• Given problem: Copy every line of the data exactly, leaving nothing out.
--*--
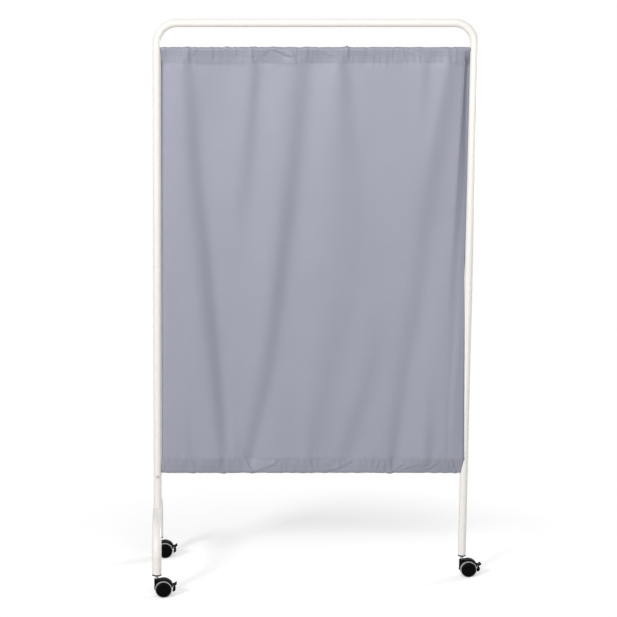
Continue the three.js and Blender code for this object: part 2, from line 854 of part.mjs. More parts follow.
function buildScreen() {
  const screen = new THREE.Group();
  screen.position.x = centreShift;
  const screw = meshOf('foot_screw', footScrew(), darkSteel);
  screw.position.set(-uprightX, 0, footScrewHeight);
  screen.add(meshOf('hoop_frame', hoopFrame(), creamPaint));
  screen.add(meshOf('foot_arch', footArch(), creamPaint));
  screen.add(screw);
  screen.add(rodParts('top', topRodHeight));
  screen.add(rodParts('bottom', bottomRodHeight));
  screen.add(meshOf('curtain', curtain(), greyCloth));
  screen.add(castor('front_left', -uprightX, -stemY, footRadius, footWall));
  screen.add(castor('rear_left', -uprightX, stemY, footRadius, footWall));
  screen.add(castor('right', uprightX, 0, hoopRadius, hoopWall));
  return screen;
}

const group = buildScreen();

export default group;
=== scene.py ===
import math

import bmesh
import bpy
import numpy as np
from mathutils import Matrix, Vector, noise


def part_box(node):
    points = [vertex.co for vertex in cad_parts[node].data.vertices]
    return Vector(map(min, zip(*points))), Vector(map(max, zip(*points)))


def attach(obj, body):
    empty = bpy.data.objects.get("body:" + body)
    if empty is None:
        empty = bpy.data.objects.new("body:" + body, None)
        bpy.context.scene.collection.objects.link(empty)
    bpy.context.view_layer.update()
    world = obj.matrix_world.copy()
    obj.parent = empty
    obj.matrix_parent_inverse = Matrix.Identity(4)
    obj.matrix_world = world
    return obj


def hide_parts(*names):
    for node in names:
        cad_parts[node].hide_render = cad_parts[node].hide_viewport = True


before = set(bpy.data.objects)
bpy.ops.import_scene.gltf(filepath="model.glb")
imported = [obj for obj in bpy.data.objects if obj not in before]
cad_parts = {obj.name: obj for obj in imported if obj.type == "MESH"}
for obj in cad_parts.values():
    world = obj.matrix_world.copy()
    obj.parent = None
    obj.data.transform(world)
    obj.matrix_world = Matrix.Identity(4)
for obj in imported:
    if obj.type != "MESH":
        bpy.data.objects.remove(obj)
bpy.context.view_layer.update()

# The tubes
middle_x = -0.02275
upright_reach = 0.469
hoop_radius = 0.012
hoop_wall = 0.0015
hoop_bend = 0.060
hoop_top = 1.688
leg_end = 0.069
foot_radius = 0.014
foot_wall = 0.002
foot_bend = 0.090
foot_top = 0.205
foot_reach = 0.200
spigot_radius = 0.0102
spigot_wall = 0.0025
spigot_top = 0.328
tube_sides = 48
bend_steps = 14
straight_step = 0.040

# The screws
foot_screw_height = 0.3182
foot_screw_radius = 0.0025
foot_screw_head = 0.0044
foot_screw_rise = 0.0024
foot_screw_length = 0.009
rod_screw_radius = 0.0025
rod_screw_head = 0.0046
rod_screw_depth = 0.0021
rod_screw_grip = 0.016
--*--
• Solution:
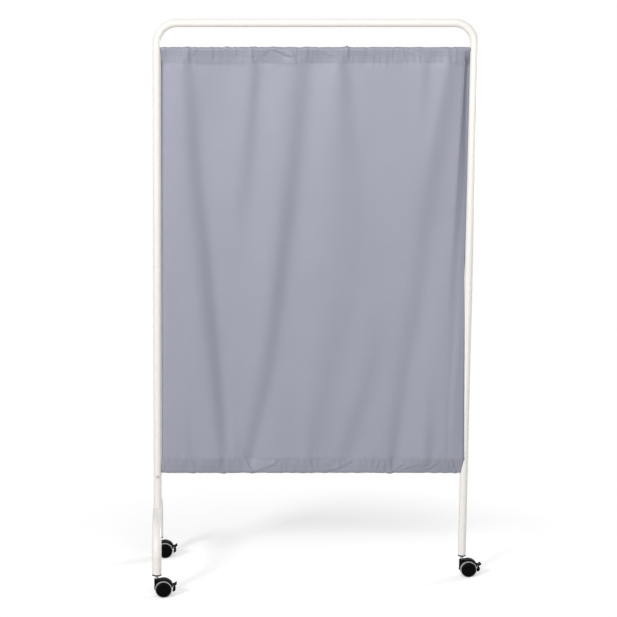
Continue the three.js and Blender code for this object: part 2, from line 854 of part.mjs. More parts follow.
function buildScreen() {
  const screen = new THREE.Group();
  screen.position.x = centreShift;
  const screw = meshOf('foot_screw', footScrew(), darkSteel);
  screw.position.set(-uprightX, 0, footScrewHeight);
  screen.add(meshOf('hoop_frame', hoopFrame(), creamPaint));
  screen.add(meshOf('foot_arch', footArch(), creamPaint));
  screen.add(screw);
  screen.add(rodParts('top', topRodHeight));
  screen.add(rodParts('bottom', bottomRodHeight));
  screen.add(meshOf('curtain', curtain(), greyCloth));
  screen.add(castor('front_left', -uprightX, -stemY, footRadius, footWall));
  screen.add(castor('rear_left', -uprightX, stemY, footRadius, footWall));
  screen.add(castor('right', uprightX, 0, hoopRadius, hoopWall));
  return screen;
}

const group = buildScreen();

export default group;
=== scene.py ===
import math

import bmesh
import bpy
import numpy as np
from mathutils import Matrix, Vector, noise


def part_box(node):
    points = [vertex.co for vertex in cad_parts[node].data.vertices]
    return Vector(map(min, zip(*points))), Vector(map(max, zip(*points)))


def attach(obj, body):
    empty = bpy.data.objects.get("body:" + body)
    if empty is None:
        empty = bpy.data.objects.new("body:" + body, None)
        bpy.context.scene.collection.objects.link(empty)
    bpy.context.view_layer.update()
    world = obj.matrix_world.copy()
    obj.parent = empty
    obj.matrix_parent_inverse = Matrix.Identity(4)
    obj.matrix_world = world
    return obj


def hide_parts(*names):
    for node in names:
        cad_parts[node].hide_render = cad_parts[node].hide_viewport = True


before = set(bpy.data.objects)
bpy.ops.import_scene.gltf(filepath="model.glb")
imported = [obj for obj in bpy.data.objects if obj not in before]
cad_parts = {obj.name: obj for obj in imported if obj.type == "MESH"}
for obj in cad_parts.values():
    world = obj.matrix_world.copy()
    obj.parent = None
    obj.data.transform(world)
    obj.matrix_world = Matrix.Identity(4)
for obj in imported:
    if obj.type != "MESH":
        bpy.data.objects.remove(obj)
bpy.context.view_layer.update()

# The tubes
middle_x = -0.02275
upright_reach = 0.469
hoop_radius = 0.012
hoop_wall = 0.0015
hoop_bend = 0.060
hoop_top = 1.688
leg_end = 0.069
foot_radius = 0.014
foot_wall = 0.002
foot_bend = 0.090
foot_top = 0.205
foot_reach = 0.200
spigot_radius = 0.0102
spigot_wall = 0.0025
spigot_top = 0.328
tube_sides = 48
bend_steps = 14
straight_step = 0.040

# The screws
foot_screw_height = 0.3182
foot_screw_radius = 0.0025
foot_screw_head = 0.0044
foot_screw_rise = 0.0024
foot_screw_length = 0.009
rod_screw_radius = 0.0025
rod_screw_head = 0.0046
rod_screw_depth = 0.0021
rod_screw_grip = 0.016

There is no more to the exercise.